-- START OF Data segment --

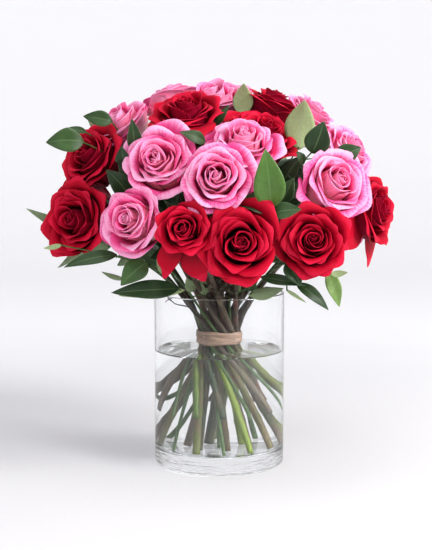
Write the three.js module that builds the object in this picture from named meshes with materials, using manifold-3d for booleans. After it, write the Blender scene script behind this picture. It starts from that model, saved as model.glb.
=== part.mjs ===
// Two dozen roses, twelve red and twelve pink, hand-tied with ruscus in a spiral and standing in a clear
// glass cylinder vase of water. Millimetres, +Z up. The origin is the centre of the vase's foot, and -Y is
// the front.
//
// Each rose is a stem and a bloom. The stems cross inside a raffia tie in rings: every stem of a ring leans
// the same way round, and each ring leans more than the one inside it, so that no two stems meet. Above the
// tie a stem curves out to its bloom on the dome; below it runs straight on until it meets the glass or the
// vase's floor.

import * as THREE from "three";
import { mergeVertices } from "three/addons/utils/BufferGeometryUtils.js";
import Module from "manifold-3d";

const wasm = await Module();
wasm.setup();

// ---------------------------------------------------------------- driving dimensions

const CLEARANCE = 0.35; // between pieces that touch on the real object

const VASE_RADIUS = 75;
const VASE_HEIGHT = 200;
const VASE_WALL = 3.5;
const VASE_FLOOR = 20;
const VASE_EDGE = 1.2; // the fire-polished rounding of the rim
const VASE_FOOT_ROUND = 5;
const VASE_FLOOR_ROUND = 6;
const VASE_FACETS = 48;

const WATER_LEVEL = 132;

const TIE_HEIGHT = 148;
const TIE_WIDTH = 15;
const TIE_THICKNESS = 1.8;
const TIE_SLACK = 0.7; // between the tie and the stems, which begin to spread inside it
const TIE_FACETS = 24;

const ROSE_STEM_RADIUS = 2.8;
const SPRIG_STEM_RADIUS = 1.9;
const STEM_SIDES = 6;
const RING_GAP = 1.2; // air between one ring of stems and the next, at the tie
const RINGS = [
  { count: 1, lean: 0 },
  { count: 6, lean: 12 },
  { count: 12, lean: 24 },
  { count: 14, lean: 38 },
];

const DOME_CENTRE = 266;
const DOME_RADIUS = 168; // to the blooms' widest level, all round
const DOME_RISE = 152; // to the same level at the top
const FOCUS_DROP = 25; // the blooms face away from a point this far under the dome's centre
const SETTLE_ROUNDS = 400;

const SPIRAL_LEAD = 66; // degrees between a stem's place in the tie and the place that it grows towards
const LOWER_BEND = 0.42; // how far a stem keeps its direction at the tie, as a share of its reach above it
const UPPER_BEND = 0.3; // the same at its upper end
const ROSE_STEM_STEPS = 10;
const SPRIG_STEM_STEPS = 9;

const BLOOM_SIDES = 10;
// A bloom's outline from its hip to its face, as shares of its width: radius, height.
const BLOOM_OUTLINE = [
  [0, 0],
  [0.07, 0],
  [0.09, 0.07],
  [0.25, 0.16],
  [0.41, 0.31],
  [0.5, 0.5],
  [0.47, 0.66],
  [0.34, 0.77],
  [0, 0.8],
];
const WIDEST_SHARE = 0.5; // the height of the widest level in that outline

const LEAF_THICKNESS = 1.6;
const LEAF_FOLD = 0.12; // how far the edges lift above the midrib, as a share of the leaf's width
const LEAF_ARCH = 0.05; // how far the middle stands above a line from base to tip, as a share of its length
const LEAF_STATIONS = 6;
const PETIOLE_RADIUS = 0.9;
const PETIOLE_BITE = 3; // how far the petiole runs on into the leaf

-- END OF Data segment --

### [Goal]
Return each line of the data exactly as written above.

### [Exercise result]
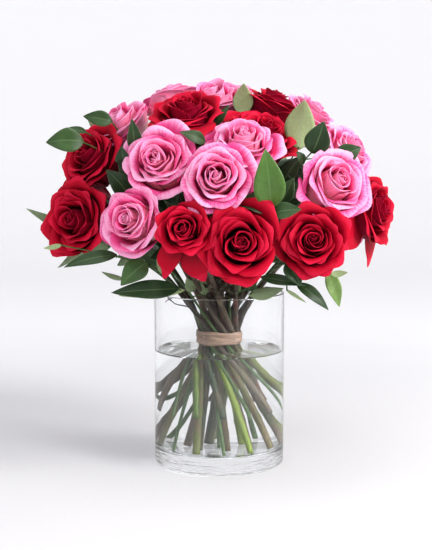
Write the three.js module that builds the object in this picture from named meshes with materials, using manifold-3d for booleans. After it, write the Blender scene script behind this picture. It starts from that model, saved as model.glb.
=== part.mjs ===
// Two dozen roses, twelve red and twelve pink, hand-tied with ruscus in a spiral and standing in a clear
// glass cylinder vase of water. Millimetres, +Z up. The origin is the centre of the vase's foot, and -Y is
// the front.
//
// Each rose is a stem and a bloom. The stems cross inside a raffia tie in rings: every stem of a ring leans
// the same way round, and each ring leans more than the one inside it, so that no two stems meet. Above the
// tie a stem curves out to its bloom on the dome; below it runs straight on until it meets the glass or the
// vase's floor.

import * as THREE from "three";
import { mergeVertices } from "three/addons/utils/BufferGeometryUtils.js";
import Module from "manifold-3d";

const wasm = await Module();
wasm.setup();

// ---------------------------------------------------------------- driving dimensions

const CLEARANCE = 0.35; // between pieces that touch on the real object

const VASE_RADIUS = 75;
const VASE_HEIGHT = 200;
const VASE_WALL = 3.5;
const VASE_FLOOR = 20;
const VASE_EDGE = 1.2; // the fire-polished rounding of the rim
const VASE_FOOT_ROUND = 5;
const VASE_FLOOR_ROUND = 6;
const VASE_FACETS = 48;

const WATER_LEVEL = 132;

const TIE_HEIGHT = 148;
const TIE_WIDTH = 15;
const TIE_THICKNESS = 1.8;
const TIE_SLACK = 0.7; // between the tie and the stems, which begin to spread inside it
const TIE_FACETS = 24;

const ROSE_STEM_RADIUS = 2.8;
const SPRIG_STEM_RADIUS = 1.9;
const STEM_SIDES = 6;
const RING_GAP = 1.2; // air between one ring of stems and the next, at the tie
const RINGS = [
  { count: 1, lean: 0 },
  { count: 6, lean: 12 },
  { count: 12, lean: 24 },
  { count: 14, lean: 38 },
];

const DOME_CENTRE = 266;
const DOME_RADIUS = 168; // to the blooms' widest level, all round
const DOME_RISE = 152; // to the same level at the top
const FOCUS_DROP = 25; // the blooms face away from a point this far under the dome's centre
const SETTLE_ROUNDS = 400;

const SPIRAL_LEAD = 66; // degrees between a stem's place in the tie and the place that it grows towards
const LOWER_BEND = 0.42; // how far a stem keeps its direction at the tie, as a share of its reach above it
const UPPER_BEND = 0.3; // the same at its upper end
const ROSE_STEM_STEPS = 10;
const SPRIG_STEM_STEPS = 9;

const BLOOM_SIDES = 10;
// A bloom's outline from its hip to its face, as shares of its width: radius, height.
const BLOOM_OUTLINE = [
  [0, 0],
  [0.07, 0],
  [0.09, 0.07],
  [0.25, 0.16],
  [0.41, 0.31],
  [0.5, 0.5],
  [0.47, 0.66],
  [0.34, 0.77],
  [0, 0.8],
];
const WIDEST_SHARE = 0.5; // the height of the widest level in that outline

const LEAF_THICKNESS = 1.6;
const LEAF_FOLD = 0.12; // how far the edges lift above the midrib, as a share of the leaf's width
const LEAF_ARCH = 0.05; // how far the middle stands above a line from base to tip, as a share of its length
const LEAF_STATIONS = 6;
const PETIOLE_RADIUS = 0.9;
const PETIOLE_BITE = 3; // how far the petiole runs on into the leaf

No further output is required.